### Your goal
Within the records below, reproduce without change the lines from the line that has "const box = new THREE.Group();" through the line that has "if empty is", and only those.

### Records for the exercise
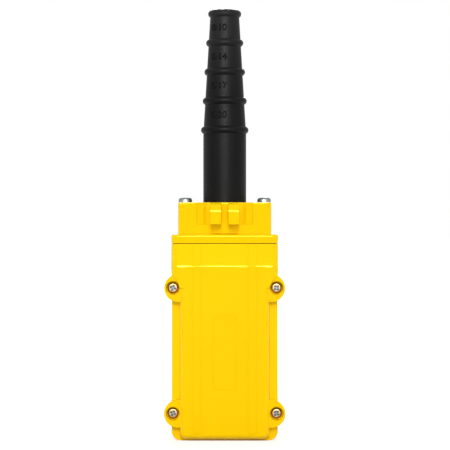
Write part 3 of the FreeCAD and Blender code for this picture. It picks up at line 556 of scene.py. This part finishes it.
def moulded_yellow(colours, name="moulded_yellow"):
    """Glossy moulded plastic with faint flow marks, painted shade in its corners and gaps, and a fine
    skin.
    """
    material, tree, shader = new_material(name)
    flow = noise(tree, scale=14.0, stretch=(1.0, 1.0, 0.35))
    tone = blend_colours(tree, ramp(tree, flow, 0.0, 1.0), colours.housing, colours.housing_deep)
    tree.links.new(tone, shader.inputs["Base Color"])
    # Painted shade: ambient occlusion darkens the yellow in corners, creases and gaps
    corner = tree.nodes.new("ShaderNodeAmbientOcclusion")
    corner.samples = 8
    corner.inputs["Distance"].default_value = 1.0 * MM
    corner_shade = ramp(tree, corner.outputs["AO"], 1.0, 0.0, low_at=0.35, high_at=0.95)
    recolour(tree, corner_shade, colours.housing_corner)
    skin = noise(tree, scale=420.0, detail=3.0, roughness=0.6)
    tree.links.new(ramp(tree, skin, low=0.09, high=0.13), shader.inputs["Roughness"])
    shader.inputs["Specular IOR Level"].default_value = 0.38
    shader.inputs["Specular Tint"].default_value = (1.0, 0.8, 0.1, 1.0)
    fine = noise(tree, scale=900.0)
    grain(tree, shader, fine, strength=0.03, distance=0.2 * MM, edge=0.1 * MM)
    return material


def moulded_rubber(name, tones, gloss):
    """Black rubber with a grey bloom and a fine matt skin."""
    material, tree, shader = new_material(name)
    bloom = noise(tree, scale=60.0, detail=4.0, roughness=0.6, stretch=(1.0, 1.0, 0.25))
    tone = blend_colours(tree, ramp(tree, bloom, 0.0, 1.0), *tones)
    tree.links.new(tone, shader.inputs["Base Color"])
    skin = noise(tree, scale=700.0, detail=3.0, roughness=0.6)
    rough = ramp(tree, skin, low=gloss - 0.05, high=gloss + 0.08)
    tree.links.new(rough, shader.inputs["Roughness"])
    shader.inputs["Specular IOR Level"].default_value = 0.065
    fine = noise(tree, scale=1600.0, detail=3.0, roughness=0.65)
    grain(tree, shader, fine, strength=0.15, distance=0.2 * MM, edge=0.3 * MM)
    return material


def plated_metal(name, colour, roughness):
    """Metal with fine turning marks and a plating that varies a little."""
    material, tree, shader = new_material(name)
    patch = noise(tree, scale=260.0, detail=3.0, roughness=0.55)
    darker = toned(colour, (0.78, 0.78, 0.78))
    tone = blend_colours(tree, ramp(tree, patch, 0.0, 1.0), colour, darker)
    tree.links.new(tone, shader.inputs["Base Color"])
    shader.inputs["Metallic"].default_value = 1.0
    shader.inputs["Specular Tint"].default_value = (0.4, 0.4, 0.4, 1.0)
    marks = noise(tree, scale=1800.0, detail=3.0, roughness=0.6)
    rough = ramp(tree, marks, low=roughness, high=roughness + 0.16)
    tree.links.new(rough, shader.inputs["Roughness"])
    grain(tree, shader, marks, strength=0.12, distance=0.1 * MM, edge=0.2 * MM)
    return material


def moulded_dark(name, colour, roughness):
    """Hard moulded plastic with a fine texture."""
    material, tree, shader = new_material(name)
    fleck = noise(tree, scale=500.0, detail=4.0, roughness=0.65)
    lighter = tuple(min(1.0, value * 1.5 + 0.004) for value in colour)
    tone = blend_colours(tree, ramp(tree, fleck, 0.0, 1.0), colour, lighter)
    tree.links.new(tone, shader.inputs["Base Color"])
    rough = ramp(tree, fleck, low=roughness, high=roughness + 0.12)
    tree.links.new(rough, shader.inputs["Roughness"])
    fine = noise(tree, scale=1400.0)
    grain(tree, shader, fine, strength=0.1, distance=0.1 * MM, edge=0.3 * MM)
    return material


def toned(colour, shares):
    """Colour with its red, green and blue each times a share."""
    return tuple(part * share for part, share in zip(colour, shares))


def paler_upwards(material, low, high, pale):
    """Blends a material's colour towards a paler one between two heights."""
    tree = material.node_tree
    split = tree.nodes.new("ShaderNodeSeparateXYZ")
    tree.links.new(object_place(tree), split.inputs["Vector"])
    recolour(tree, ramp(tree, split.outputs["Z"], 0.0, 1.0, low_at=low, high_at=high), pale)


def soiled(material, name, across, deep, reach, soil, rim=None):
    """Paints shade into a material round the screws of a node, which stand in the corners of its box.

    across keeps the two directions across the screws, and deep is the ramp along the third.
    reach is how far a screw's axis stands in from the corner, and how far the painted shade goes from
    it.
    The painted shade leaves the middle bright, and a rim colour, a painted reflection, covers what lies
    further out.
    """
    tree = material.node_tree
    low, high = node_box(name)
    inset, radius = reach
    half = [(b - a) / 2 - inset if keep else 0.0 for a, b, keep in zip(low, high, across)]
    half = [max(0.0, value) for value in half]
    place = object_place(tree)
    aside = vector_step(tree, "SUBTRACT", place, (low + high) / 2)
    aside = vector_step(tree, "ABSOLUTE", aside)
    aside = vector_step(tree, "SUBTRACT", aside, half)
    aside = vector_step(tree, "MULTIPLY", aside, across)
    away = vector_step(tree, "LENGTH", aside)
    # Painted shade: full near the screw's axis, fading out at the end of its reach
    inner = ramp(tree, away, 1.0, 0.0, radius, radius * SHADE_END)
    # Keeps the painted shade out of the bright middle
    worn = ramp(tree, away, 0.0, 1.0, *[radius * share for share in BRIGHT_MIDDLE])
    split = tree.nodes.new("ShaderNodeSeparateXYZ")
    tree.links.new(place, split.inputs["Vector"])
    depth = ramp(tree, split.outputs[across.index(0.0)], 0.0, 1.0, *deep)
    shade_share = arithmetic(tree, "MULTIPLY", inner, depth)
    shade_share = arithmetic(tree, "MULTIPLY", shade_share, worn)
    if rim:
        # Painted reflection of the well on the rim of the heads
        outer = ramp(tree, away, 0.0, 1.0, *[radius * share for share in RIM_START])
        recolour(tree, outer, rim)
    recolour(tree, shade_share, soil)


def finish(names, material):
    """Gives CAD nodes a material."""
    for name in names:
        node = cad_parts[name]
        if not node.data.materials:
            node.data.materials.append(material)
        for place in node.material_slots:
            place.material = material


def for_each_button(*names):
    """Names of the same nodes of both buttons."""
    return [f"{which}_{name}" for which in BUTTONS for name in names]


def finished_mesh(name, mesh, material):
    """Turns a bmesh into mesh data with a material."""
    data = bpy.data.meshes.new(name)
    mesh.to_mesh(data)
    mesh.free()
    data.materials.append(material)
    return data


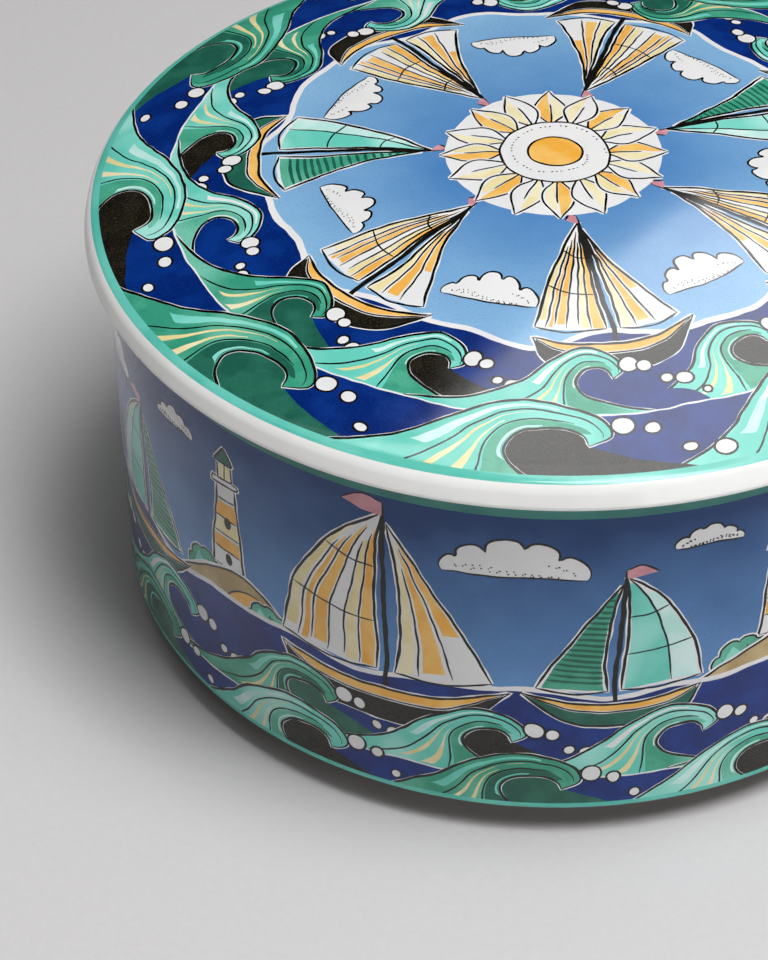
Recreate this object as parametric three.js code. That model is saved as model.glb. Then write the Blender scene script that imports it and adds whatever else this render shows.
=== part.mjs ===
import * as THREE from 'three';

// A round porcelain box with a lift-off lid. The body is a thrown cylinder on a narrow foot ring.
// The lid is a low crown with a rolled rim that oversails the wall, and a flange that finds the mouth.
// Sizes are in millimetres, angles in degrees. +Z is up and the origin is on the table, at the centre of the foot ring.

// Lid
const lidRadius = 70; // widest point of the rolled rim
const rimThickness = 4.5; // from the seat to the top of the rim's rounding
const rimSlant = 12; // how far the rim's outer side leans in towards the top
const rimTopRounding = 2.2;
const rimBottomRounding = 1;
const shoulderRadius = 15; // round shoulder between the rim and the crown
const shoulderSlope = 22; // tilt of the surface where the rim's rounding runs into the shoulder
const crownRadius = 400; // the low dome of the top
const lidThickness = 3.6; // under the crown

// Flange under the lid, which keeps it centred in the mouth
const flangeDepth = 5;
const flangeThickness = 3;
const flangeRounding = 1.1;
const flangeFillet = 2.4; // between the flange and the underside of the crown
const flangeClearance = 0.8; // between the flange and the wall of the mouth, all round
const seatGap = 0.3; // between the lid's seat and the mouth

// Body
const bodyHeight = 64; // from the table to the mouth
const rimOverhang = 3; // how far the lid's rim stands out past the wall
const wallThickness = 4;
const mouthOuterRounding = 1;
const mouthInnerRounding = 0.8;
const wallBottomRounding = 1;
const floorThickness = 3.6; // over the edge of the base hollow
const floorFillet = 5; // inside, where the wall meets the floor

// Foot ring
const footHeight = 5; // from the table to the underside of the wall
const footInset = 6; // from the wall in to the outside of the foot ring
const footWidth = 4.6;
const footRounding = 0.8;
const footFillet = 0.8; // outside, where the ring meets the underside of the wall
const baseHollowHeight = 4.8; // underside of the floor, just inside the ring
const baseHollowRise = 0.6; // how much higher its centre is
const baseHollowFillet = 1.2;

// Fineness of the facets
const segmentsRound = 88;
const arcStep = 31; // the most that one chord of a rounding turns
const crownSteps = 6;

const bodyRadius = lidRadius - rimOverhang;
const mouthRadius = bodyRadius - wallThickness;
const footOuterRadius = bodyRadius - footInset;
const footInnerRadius = footOuterRadius - footWidth;
const floorTop = baseHollowHeight + floorThickness;
const flangeOuterRadius = mouthRadius - flangeClearance;
const flangeInnerRadius = flangeOuterRadius - flangeThickness;

const point = (r, z, rounding = 0) => ({ at: new THREE.Vector2(r, z), rounding });

// Points of an arc. Its angles are those of its outward normal, from the horizontal.
function arc(centre, radius, fromDegrees, toDegrees, steps) {
  const count = steps ?? Math.max(1, Math.ceil(Math.abs(toDegrees - fromDegrees) / arcStep));
  return Array.from({ length: count + 1 }, (_, i) => {
    const angle = THREE.MathUtils.degToRad(fromDegrees + ((toDegrees - fromDegrees) * i) / count);
    return new THREE.Vector2(Math.cos(angle), Math.sin(angle)).multiplyScalar(radius).add(centre);
  });
}

// Turns a list of corners into an outline: each corner that has a rounding becomes an arc tangent to both its sides.
// A rounding never takes more than half of a side, so two neighbours always fit on the side between them.
function roundedOutline(corners) {
  return corners.flatMap(({ at, rounding }, i) => {
    if (rounding === 0) return [at];
    const before = corners[i - 1].at.clone().sub(at);
    const after = corners[i + 1].at.clone().sub(at);
    const halfAngle = Math.abs(before.angleTo(after)) / 2;
    const reach = Math.min(rounding / Math.tan(halfAngle), before.length() / 2, after.length() / 2);
    const radius = reach * Math.tan(halfAngle);
    before.normalize();
    after.normalize();
    const centre = before.clone().add(after).setLength(radius / Math.sin(halfAngle)).add(at);
    const start = before.multiplyScalar(reach).add(at).sub(centre);
    const turn = Math.PI - 2 * halfAngle;
    const direction = Math.sign(start.cross(after.multiplyScalar(reach).add(at).sub(centre)));
    const count = Math.max(1, Math.ceil(THREE.MathUtils.radToDeg(turn) / arcStep));
    return Array.from({ length: count + 1 }, (_, k) =>
      start.clone().rotateAround(new THREE.Vector2(), (direction * turn * k) / count).add(centre),
    );
  });
}

// Revolves an outline of (radius, height) points about the upright axis. It runs from the axis underneath to the axis
// on top, anticlockwise, so that the faces point outwards.
function revolve(name, outline, material) {
  const geometry = new THREE.LatheGeometry(outline, segmentsRound);
  geometry.rotateX(Math.PI / 2);
  const mesh = new THREE.Mesh(geometry, material);
  mesh.name = name;
  return mesh;
}

const bodyGlaze = new THREE.MeshStandardMaterial({ color: 0xdfe3e6, roughness: 0.14, metalness: 0 });
const lidGlaze = new THREE.MeshStandardMaterial({ color: 0xedeeef, roughness: 0.12, metalness: 0 });

function makeBody() {
  const outline = roundedOutline([
    point(0, baseHollowHeight + baseHollowRise),
    point(footInnerRadius, baseHollowHeight, baseHollowFillet),
    point(footInnerRadius, 0, footRounding),
    point(footOuterRadius, 0, footRounding),
    point(footOuterRadius, footHeight, footFillet),
    point(bodyRadius, footHeight, wallBottomRounding),
    point(bodyRadius, bodyHeight, mouthOuterRounding),
    point(mouthRadius, bodyHeight, mouthInnerRounding),
    point(mouthRadius, floorTop, floorFillet),
    point(0, floorTop),
  ]);
  return revolve('box_body', outline, bodyGlaze);
}

// The lid has its own frame, with its seat at height 0. The rim's slanted side is tangent to both its roundings.
// Three arcs make the top, each tangent to the next: the rim's top rounding, the shoulder and the crown, whose centre
// lies on the axis.
function makeLid() {
  const rimFoot = new THREE.Vector2(lidRadius - rimBottomRounding, rimBottomRounding);
  const slant = THREE.MathUtils.degToRad(rimSlant);
  const rimCentre = new THREE.Vector2(rimFoot.x, rimThickness - rimTopRounding);
  const drawnIn = rimTopRounding - rimBottomRounding + (rimCentre.y - rimFoot.y) * Math.sin(slant);
  rimCentre.x -= drawnIn / Math.cos(slant);
  const shoulderNormal = 90 - shoulderSlope;
  const towardsShoulder = THREE.MathUtils.degToRad(shoulderNormal);
  const shoulderCentre = new THREE.Vector2(Math.cos(towardsShoulder), Math.sin(towardsShoulder))
    .multiplyScalar(rimTopRounding - shoulderRadius)
    .add(rimCentre);
  const crownEdgeSlope = Math.asin(shoulderCentre.x / (crownRadius - shoulderRadius));
  const crownDrop = (crownRadius - shoulderRadius) * Math.cos(crownEdgeSlope);
  const crownCentre = new THREE.Vector2(0, shoulderCentre.y - crownDrop);
  const crownNormal = 90 - THREE.MathUtils.radToDeg(crownEdgeSlope);

  const undersideRadius = crownRadius - lidThickness;
  const undersideSlope = THREE.MathUtils.radToDeg(Math.asin(flangeInnerRadius / undersideRadius));
  const underside = arc(crownCentre, undersideRadius, 90, 90 - undersideSlope, crownSteps);
  const flangeRoot = underside.pop();

  const outline = [
    ...roundedOutline([
      ...underside.map((p) => point(p.x, p.y)),
      point(flangeRoot.x, flangeRoot.y, flangeFillet),
      point(flangeInnerRadius, -flangeDepth, flangeRounding),
      point(flangeOuterRadius, -flangeDepth, flangeRounding),
      point(flangeOuterRadius, 0),
    ]),
    ...arc(rimFoot, rimBottomRounding, -90, 0),
    ...arc(rimFoot, rimBottomRounding, 0, rimSlant).slice(1),
    ...arc(rimCentre, rimTopRounding, rimSlant, shoulderNormal),
    ...arc(shoulderCentre, shoulderRadius, shoulderNormal, crownNormal, 3).slice(1),
    ...arc(crownCentre, crownRadius, crownNormal, 90, crownSteps).slice(1, -1),
    new THREE.Vector2(0, crownCentre.y + crownRadius),
  ];
  return revolve('lid', outline, lidGlaze);
}

const box = new THREE.Group();
const lid = makeLid();
lid.position.z = bodyHeight + seatGap;
box.add(makeBody(), lid);

export default box;
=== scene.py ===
import math

import bmesh
import bpy
import numpy as np
from mathutils import Matrix, Vector, geometry, noise


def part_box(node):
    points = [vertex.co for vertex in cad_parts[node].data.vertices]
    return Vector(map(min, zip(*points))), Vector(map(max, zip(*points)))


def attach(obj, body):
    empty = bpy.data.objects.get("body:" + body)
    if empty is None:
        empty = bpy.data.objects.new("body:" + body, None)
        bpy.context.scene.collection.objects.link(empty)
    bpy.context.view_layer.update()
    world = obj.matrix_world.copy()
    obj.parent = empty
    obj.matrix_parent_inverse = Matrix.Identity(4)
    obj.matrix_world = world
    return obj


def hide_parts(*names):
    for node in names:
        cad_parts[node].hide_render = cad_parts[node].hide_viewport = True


# A round porcelain box with a lift-off lid: white porcelain, printed decor under a clear glaze.
# The solids and the drawings are in millimetres until they become meshes. The scene is in metres.

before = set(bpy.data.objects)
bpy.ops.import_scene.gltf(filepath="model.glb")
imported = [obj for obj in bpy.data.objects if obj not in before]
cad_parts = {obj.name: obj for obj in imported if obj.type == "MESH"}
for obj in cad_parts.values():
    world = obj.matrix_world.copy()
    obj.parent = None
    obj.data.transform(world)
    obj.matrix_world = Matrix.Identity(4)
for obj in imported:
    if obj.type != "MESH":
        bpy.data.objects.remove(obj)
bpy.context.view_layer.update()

MM = 0.001
TURN = 2 * math.pi
GOLDEN_TURN = 2.399

# The two pieces, from the frame and from the roundings that such porcelain has
body_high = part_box("box_body")[1] / MM
lid_low, lid_high = (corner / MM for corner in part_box("lid"))

LID_RADIUS = lid_high.x
LID_THICKNESS = 3.6
RIM_THICKNESS = 4.5
RIM_SLANT = 12.0
RIM_TOP_ROUNDING = 2.2
RIM_BOTTOM_ROUNDING = 1.0
RIM_FULLNESS = 14.0
SHOULDER_RADIUS = 15.0
SHOULDER_SLOPE = 22.0
CROWN_RADIUS = 400.0
FLANGE_DEPTH = 5.0
FLANGE_THICKNESS = 3.0
FLANGE_ROUNDING = 1.1
FLANGE_FILLET = 2.4
FLANGE_CLEARANCE = 0.8
SEAT_FILLET = 0.5
SEAT = lid_low.z + FLANGE_DEPTH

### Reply
const box = new THREE.Group();
const lid = makeLid();
lid.position.z = bodyHeight + seatGap;
box.add(makeBody(), lid);

export default box;
=== scene.py ===
import math

import bmesh
import bpy
import numpy as np
from mathutils import Matrix, Vector, geometry, noise


def part_box(node):
    points = [vertex.co for vertex in cad_parts[node].data.vertices]
    return Vector(map(min, zip(*points))), Vector(map(max, zip(*points)))


def attach(obj, body):
    empty = bpy.data.objects.get("body:" + body)
    if empty is None:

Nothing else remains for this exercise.